|Title||Electrophysiological correlates of thalamocortical function in acute severe traumatic brain injury.|
|Publication Type||Journal Article|
|Year of Publication||2022|
|Authors||Curley WH, Bodien YG, Zhou DW, Conte MM, Foulkes AS, Giacino JT, Victor JD, Schiff ND, Edlow BL|
|Date Published||2022 Apr 15|
Tools assaying the neural networks that modulate consciousness may facilitate tracking of recovery after acute severe brain injury. The ABCD framework classifies resting-state EEG into categories reflecting levels of thalamocortical network function that correlate with outcome in post-cardiac arrest coma. In this longitudinal cohort study, we applied the ABCD framework to 20 patients with acute severe traumatic brain injury requiring intensive care (12 of whom were also studied at ≥6-months post-injury) and 16 healthy controls.
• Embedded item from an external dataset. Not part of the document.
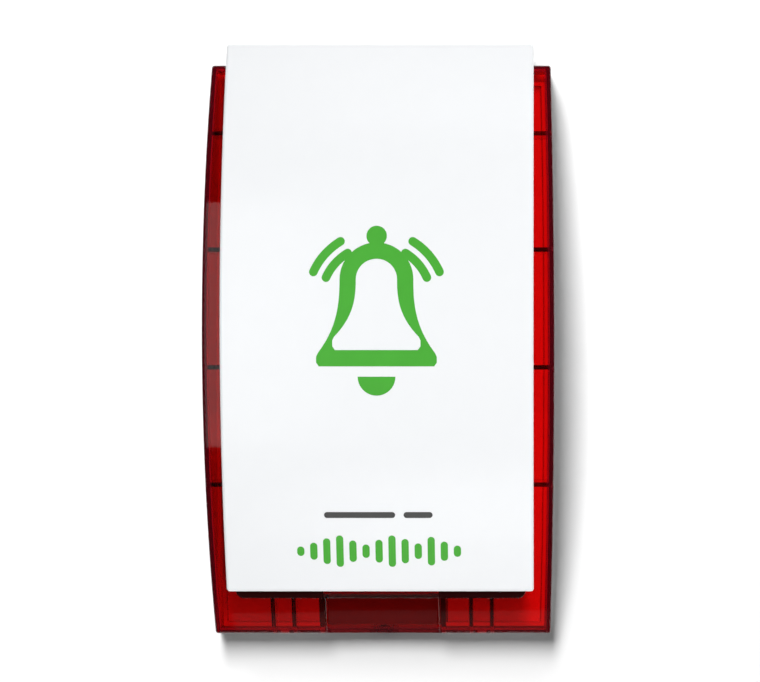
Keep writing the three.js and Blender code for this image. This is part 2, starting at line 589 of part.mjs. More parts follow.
function storageCapacitor() {
  return rodOut(0, 0, CAPACITOR.radius, 0, CAPACITOR.height);
}

// ---------------------------------------------------------------------------------------------
// Battery pack
// ---------------------------------------------------------------------------------------------

const holderFloor = PLATE.floor + GAP + HOLDER.floor;
const cellDepth = holderFloor + GAP + CELL.radius;
const cellEnds = { bottom: HOLDER.z - CELL.length / 2, top: HOLDER.z + CELL.length / 2 };

function batteryHolder() {
  const { x, z, halfWidth, halfHeight, wall, far } = HOLDER;
  const near = PLATE.floor + GAP;
  const tray = block(x - halfWidth, x + halfWidth, near, far, z - halfHeight, z + halfHeight);
  return tray.subtract(block(x - halfWidth + wall, x + halfWidth - wall, holderFloor, far + 1,
    z - halfHeight + wall, z + halfHeight - wall));
}

function batteryCell() {
  const shoulder = CELL.length - CELL.cap;
  const wrap = rodUp(0, 0, CELL.radius, 0, shoulder, 14);
  return wrap.add(rodUp(0, 0, CELL.capRadius, shoulder - SUNK, CELL.length, 8));
}

// A spring-steel strip that joins the ends of the cells.
function batteryContact(bottom) {
  const { x, halfWidth, wall, far } = HOLDER;
  const reach = halfWidth - wall - GAP;
  const [near, front] = [holderFloor + CONTACT.rise, far - CONTACT.drop];
  return block(x - reach, x + reach, near, front, bottom, bottom + CONTACT.thickness);
}

function batteryRetainer() {
  const { x, z, halfWidth, wall, far } = HOLDER;
  const front = cellDepth + CELL.radius + GAP;
  const [bottom, top] = [z - RETAINER.halfHeight, z + RETAINER.halfHeight];
  const bar = block(x - halfWidth, x + halfWidth, front, front + RETAINER.thickness, bottom, top);
  const legs = bothSides((s) => {
    const edges = [x + s * halfWidth, x + s * (halfWidth - wall)].sort((a, b) => a - b);
    return block(edges[0], edges[1], far + GAP, front + 1, bottom, top);
  });
  return joined([bar, ...legs]);
}

// ---------------------------------------------------------------------------------------------
// Siren
// ---------------------------------------------------------------------------------------------

// The horn's outline: a round driver chamber that opens into a flare down to the mouth.
function hornOutline(inset) {
  const radius = HORN.radius - inset;
  const neck = HORN.neckHalf - inset;
  const mouth = HORN.mouthHalf - inset;
  const arcStart = Math.asin(Math.min(neck / radius, 1));
  const sweep = 2 * (Math.PI - arcStart);
  const chamber = Array.from({ length: HORN.sides + 1 }, (_, i) => {
    const angle = -Math.PI / 2 + arcStart + (sweep * i) / HORN.sides;
    return new THREE.Vector2(radius * Math.cos(angle), HORN.driverZ + radius * Math.sin(angle));
  });
  const flare = (side) => FLARE.steps.map((t) => new THREE.Vector2(
    side * (neck + (mouth - neck) * t ** FLARE.power), HORN.neckZ + (HORN.mouthZ - HORN.neckZ) * t));
  const beyond = HORN.mouthZ - 5;
  const openMouth = inset > 0 ? [new THREE.Vector2(-mouth, beyond), new THREE.Vector2(mouth, beyond)] : [];
  return new THREE.Shape([...flare(-1).reverse(), ...openMouth, ...flare(1), ...chamber]);
}

function hornEars(near, far) {
  return HORN_SCREWS.map(([x, z]) => rodOut(x, z, HORN_SCREW.ear, near, far, 14));
}

function hornBody() {
  const outer = slab(hornOutline(0), HORN.near, HORN.lidNear - GAP);
  const inner = slab(hornOutline(HORN.wall), HORN.near + HORN.wall, FAR_AWAY);
  const ears = joined(hornEars(HORN.near, HORN.lidNear - GAP)).subtract(inner);
  const shell = outer.subtract(inner).add(ears);
  const { pilot, pilotNear } = HORN_SCREW;
  return without(shell, HORN_SCREWS.map(([x, z]) => rodOut(x, z, pilot, pilotNear, FAR_AWAY, 8)));
}

function hornLid() {
  const plate = slab(hornOutline(0), HORN.lidNear, HORN.far);
  const whole = joined([plate, ...hornEars(HORN.lidNear, HORN.far)]);
  return without(whole, HORN_SCREWS.map(([x, z]) => rodOut(x, z, HORN_SCREW.clearance, 0, FAR_AWAY, 8)));
}

function sirenDriver() {
  const near = HORN.near + HORN.wall + GAP;
  const far = near + DRIVER.height;
  const can = rodOut(0, HORN.driverZ, DRIVER.radius, near, far, 20);
  const throat = rodOut(0, HORN.driverZ, DRIVER.throat, near + DRIVER.throatNear, far + 1, 18);
  return can.subtract(throat);
}

function piezoDisc() {
  const near = HORN.near + HORN.wall + GAP + DRIVER.throatNear + GAP;
  return rodOut(0, HORN.driverZ, PIEZO.radius, near, near + PIEZO.thickness, 18);
}

// A perforated plate across the mouth keeps insects out.
function sirenGrille() {
  const { thickness, inset, rise, columns, rows, bar } = GRILLE;
  const half = HORN.mouthHalf - HORN.wall - inset;
  const near = HORN.near + HORN.wall + GAP;
  const far = HORN.lidNear - 2 * GAP;
  const bottom = HORN.mouthZ + rise;
  const plate = block(-half, half, near, far, bottom, bottom + thickness);
  const [cellWide, cellDeep] = [(2 * half - bar) / columns, (far - near - bar) / rows];
  const holes = [];
  for (let c = 0; c < columns; c += 1) {
    for (let r = 0; r < rows; r += 1) {
      const [left, start] = [-half + bar + c * cellWide, near + bar + r * cellDeep];
      const [right, end] = [left + cellWide - bar, start + cellDeep - bar];
      holes.push(block(left, right, start, end, bottom - 1, bottom + thickness + 1));
    }
  }
  return without(plate, holes);
}

// ---------------------------------------------------------------------------------------------
// Beacon, tamper switches and leads
// ---------------------------------------------------------------------------------------------

function strobeBoard(side) {
  return sideBlock(side, STROBE.inner, STROBE.outer, STROBE.near, STROBE.near + STROBE.thickness,
    STROBE.bottom, STROBE.top);
}

function strobeLed() {
  const base = block(-LED.half, LED.half, 0, LED.base, -LED.half, LED.half);
  const profile = LED.dome.map(([radius, height]) => new THREE.Vector2(radius, height));
  const dome = new THREE.LatheGeometry(profile, 12);
  dome.rotateX(Math.PI);
  dome.translate(0, SUNK - LED.base, 0);
  return base.add(solidOf(dome));
}

function coverTamperSwitch() {
  const { x, z, half, near, far, bore, boreNear } = COVER_TAMPER;
  const housing = block(x - half, x + half, near, far, z - half, z + half);
  return housing.subtract(rodOut(x, z, bore, boreNear, FAR_AWAY));
}

function wallTamperSwitch() {
  const { x, z, half, near, far, bore, boreFar } = WALL_TAMPER;
  const housing = block(x - half, x + half, near, far, z - half, z + half);
  return housing.subtract(rodOut(x, z, bore, -1, boreFar));
}

function plunger(place, { radius, near, far }) {
  return rodOut(place.x, place.z, radius, near, far);
}

class Helix extends THREE.Curve {
  constructor(length) {
    super();
    this.length = length;
  }

  getPoint(t, target = new THREE.Vector3()) {
    const angle = t * SPRING.turns * 2 * Math.PI;
    return target.set(SPRING.radius * Math.cos(angle), -t * this.length, SPRING.radius * Math.sin(angle));
  }
}

// A coil spring that runs out from the wall, with its first coil at the origin.
function coilSpring(length) {
  const steps = SPRING.turns * SPRING.stepsPerTurn;
  const options = { extrudePath: new Helix(length - 2 * SPRING.wire), steps, bevelEnabled: false };
  const geometry = new THREE.ExtrudeGeometry(disc(SPRING.wire, SPRING.sides), options);
  geometry.translate(0, -SPRING.wire, 0);
  return solidOf(geometry);
}

// A two-core lead with its plug on the board.
function lead(points) {
  const [x, depth, z] = points[0];
  const { radius, steps, plugHalfWidth, plugHalfHeight, plugRise } = LEAD;
  const plug = block(x - plugHalfWidth, x + plugHalfWidth, onBoard, depth + plugRise,
    z - plugHalfHeight, z + plugHalfHeight);
  return plug.add(wire(points, radius, steps));
}

// ---------------------------------------------------------------------------------------------
// Assembly
// ---------------------------------------------------------------------------------------------

const siren = new THREE.Group();
const basePlate = new THREE.Group();
const hingedCover = new THREE.Group();
siren.add(basePlate, hingedCover);

// Adds one piece at its place, turned about the vertical by turn.
function addPiece(parent, name, solid, material, { x = 0, depth = 0, z = 0, turn = 0 } = {}) {
  const mesh = new THREE.Mesh(geometryOf(solid), material);
  mesh.name = name;
  mesh.position.set(x, -depth, z);
  mesh.rotation.z = turn;
  parent.add(mesh);
}

addPiece(basePlate, 'back_plate', backPlate(), WHITE_BASE);
addPiece(basePlate, 'cable_grommet', cableGrommet(), BLACK_RUBBER);
addPiece(basePlate, 'lock_insert', threadedInsert(), BRASS);
for (const [label, side] of [['left', -1], ['right', 1]]) {
  const half = HINGE.knuckle / 2 + HINGE.ear + 1;
  const pin = rodAcross(0, 0, HINGE.pin, -half, half, 14);
  const place = { x: side * HINGE.x, depth: HINGE.depth, z: HINGE.z };
  addPiece(basePlate, `hinge_pin_${label}`, pin, STEEL, place);
}

addPiece(basePlate, 'main_circuit_board', mainBoard(), GREEN_BOARD);
addPiece(basePlate, 'terminal_block', terminalBlock(), TERMINAL_GREEN);
addPiece(basePlate, 'radio_module', radioModule(), STEEL);
addPiece(basePlate, 'antenna', antenna(), BRASS);
addPiece(basePlate, 'learn_switch', learnSwitch(), BLACK_PLASTIC);
addPiece(basePlate, 'learn_button', learnButton(), RED_NYLON);
addPiece(basePlate, 'storage_capacitor', storageCapacitor(), BLACK_PLASTIC,
  { x: CAPACITOR.x, depth: onBoard, z: CAPACITOR.z });
boardFixingPlaces().forEach(({ x, z }, i) => {
  const place = { x, depth: boardFace + GAP, z, turn: Math.PI };
  addPiece(basePlate, `board_screw_${i + 1}`, panScrew(SMALL_SCREW), STEEL, place);
});

addPiece(basePlate, 'battery_holder', batteryHolder(), BLACK_PLASTIC);
for (let i = 0; i < CELL.count; i += 1) {
  const x = HOLDER.x + (i - (CELL.count - 1) / 2) * CELL.pitch;
  const place = { x, depth: cellDepth, z: cellEnds.bottom };
  addPiece(basePlate, `battery_cell_${i + 1}`, batteryCell(), CELL_WRAP, place);
}
addPiece(basePlate, 'battery_contact_top', batteryContact(cellEnds.top + CONTACT.endGap), STEEL);
addPiece(basePlate, 'battery_contact_bottom',
  batteryContact(cellEnds.bottom - CONTACT.endGap - CONTACT.thickness), STEEL);
addPiece(basePlate, 'battery_retainer', batteryRetainer(), BLACK_PLASTIC);

addPiece(basePlate, 'siren_horn', hornBody(), BLACK_PLASTIC);
addPiece(basePlate, 'siren_horn_lid', hornLid(), BLACK_PLASTIC);
addPiece(basePlate, 'siren_driver', sirenDriver(), BLACK_PLASTIC);
addPiece(basePlate, 'piezo_disc', piezoDisc(), BRASS);
addPiece(basePlate, 'siren_grille', sirenGrille(), BLACK_PLASTIC);
HORN_SCREWS.forEach(([x, z], i) => {
  const place = { x, depth: HORN.far + GAP, z, turn: Math.PI };
  addPiece(basePlate, `horn_screw_${i + 1}`, panScrew(SMALL_SCREW), STEEL, place);
});

for (const [label, side] of [['left', -1], ['right', 1]]) {
  const x = side * (STROBE.inner + STROBE.outer) / 2;
  const depth = STROBE.near + STROBE.thickness + GAP;
  addPiece(basePlate, `strobe_board_${label}`, strobeBoard(side), WHITE_BOARD);
  STROBE_LEDS.forEach((z, i) => {
    const place = { x, depth, z };
    addPiece(basePlate, `strobe_led_${label}_${i + 1}`, strobeLed(), LED_YELLOW, place);
  });
}

addPiece(basePlate, 'cover_tamper_switch', coverTamperSwitch(), BLACK_PLASTIC);
addPiece(basePlate, 'cover_tamper_plunger', plunger(COVER_TAMPER, COVER_PLUNGER), WHITE_PLASTIC);
addPiece(basePlate, 'cover_tamper_spring', coilSpring(COVER_TAMPER.spring), STEEL,
  { x: COVER_TAMPER.x, depth: COVER_TAMPER.boreNear + GAP, z: COVER_TAMPER.z });
addPiece(basePlate, 'wall_tamper_switch', wallTamperSwitch(), BLACK_PLASTIC);
addPiece(basePlate, 'wall_tamper_plunger', plunger(WALL_TAMPER, WALL_PLUNGER), WHITE_PLASTIC);
addPiece(basePlate, 'wall_tamper_spring', coilSpring(WALL_TAMPER.spring), STEEL,
  { x: WALL_TAMPER.x, depth: WALL_PLUNGER.far + GAP, z: WALL_TAMPER.z });
for (const [name, points] of Object.entries(LEADS)) {
  addPiece(basePlate, name, lead(points), RED_NYLON);
}

addPiece(hingedCover, 'lens', lens(), RED_LENS);
addPiece(hingedCover, 'cover_gasket', coverGasket(), BLACK_RUBBER);
addPiece(hingedCover, 'front_cover', frontCover(), WHITE_COVER);
coverBossPlaces().forEach(({ x, z }, i) => {
  const place = { x, depth: padNear(z) - GAP, z };
  addPiece(hingedCover, `cover_screw_${i + 1}`, panScrew(COVER_SCREW), STEEL, place);
});
addPiece(hingedCover, 'lock_washer', lockWasher(), BLACK_RUBBER);
addPiece(hingedCover, 'lock_screw', lockScrew(), STEEL);

export default siren;
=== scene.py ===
"""Dresses the alarm siren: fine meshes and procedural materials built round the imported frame.

Sizes are in millimetres. x runs across, z up, and depth out from the wall, so y = -depth.
"""

import json
import math

import bmesh
import bpy
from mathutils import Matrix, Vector

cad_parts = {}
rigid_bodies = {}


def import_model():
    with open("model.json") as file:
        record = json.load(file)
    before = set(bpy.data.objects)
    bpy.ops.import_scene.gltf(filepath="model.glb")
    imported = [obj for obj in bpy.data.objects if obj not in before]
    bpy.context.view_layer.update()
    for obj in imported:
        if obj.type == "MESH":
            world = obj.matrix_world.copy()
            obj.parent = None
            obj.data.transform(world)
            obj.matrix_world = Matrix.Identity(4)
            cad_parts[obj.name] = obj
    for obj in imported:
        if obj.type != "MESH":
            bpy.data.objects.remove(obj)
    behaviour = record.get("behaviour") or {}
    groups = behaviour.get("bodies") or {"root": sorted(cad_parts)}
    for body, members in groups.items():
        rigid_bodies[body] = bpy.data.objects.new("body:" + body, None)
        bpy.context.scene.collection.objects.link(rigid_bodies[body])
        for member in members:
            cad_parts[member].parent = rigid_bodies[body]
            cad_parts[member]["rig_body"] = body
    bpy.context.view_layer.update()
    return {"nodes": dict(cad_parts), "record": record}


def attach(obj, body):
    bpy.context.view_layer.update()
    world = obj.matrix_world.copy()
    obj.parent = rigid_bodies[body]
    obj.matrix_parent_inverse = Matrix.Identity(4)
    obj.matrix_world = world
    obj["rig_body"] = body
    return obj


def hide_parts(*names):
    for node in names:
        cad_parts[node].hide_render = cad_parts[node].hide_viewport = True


# ----------------------------------------------------------
# Dimensions
# ----------------------------------------------------------

MM = 0.001
FAR = 260

ARCH_DROP, ARCH_HALF_HEIGHT = 34, 148.1
STATION_STEP = 6
SIDE_STATIONS = 46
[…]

We tested four hypotheses: 1) EEG ABCD classifications are spatially heterogeneous and temporally variable; 2) ABCD classifications improve longitudinally, commensurate with the degree of behavioral recovery; 3) ABCD classifications correlate with behavioral level of consciousness; and 4) the Coma Recovery Scale-Revised arousal facilitation protocol yields improved ABCD classifications. Channel-level EEG power spectra were classified based on spectral peaks within pre-defined frequency bands: 'A' = no peaks above delta (<4 Hz) range (complete thalamocortical disruption); 'B' = theta (4-8 Hz) peak (severe thalamocortical disruption); 'C' = theta and beta (13-24 Hz) peaks (moderate thalamocortical disruption); or 'D' = alpha (8-13 Hz) and beta peaks (normal thalamocortical function). Acutely, 95% of patients demonstrated 'D' signals in at least one channel but exhibited within-session temporal variability and spatial heterogeneity in the proportion of different channel-level ABCD classifications. By contrast, healthy participants and patients at follow-up consistently demonstrated signals corresponding to intact thalamocortical network function. Patients demonstrated longitudinal improvement in ABCD classifications (p < .05) and ABCD classification distinguished patients with and without command-following in the subacute-to-chronic phase of recovery (p < .01). In patients studied acutely, ABCD classifications improved after the Coma Recovery Scale-Revised arousal facilitation protocol (p < .05) but did not correspond with behavioral level of consciousness. These findings support the use of the ABCD framework to characterize channel-level EEG dynamics and track fluctuations in functional thalamocortical network integrity in spatial detail.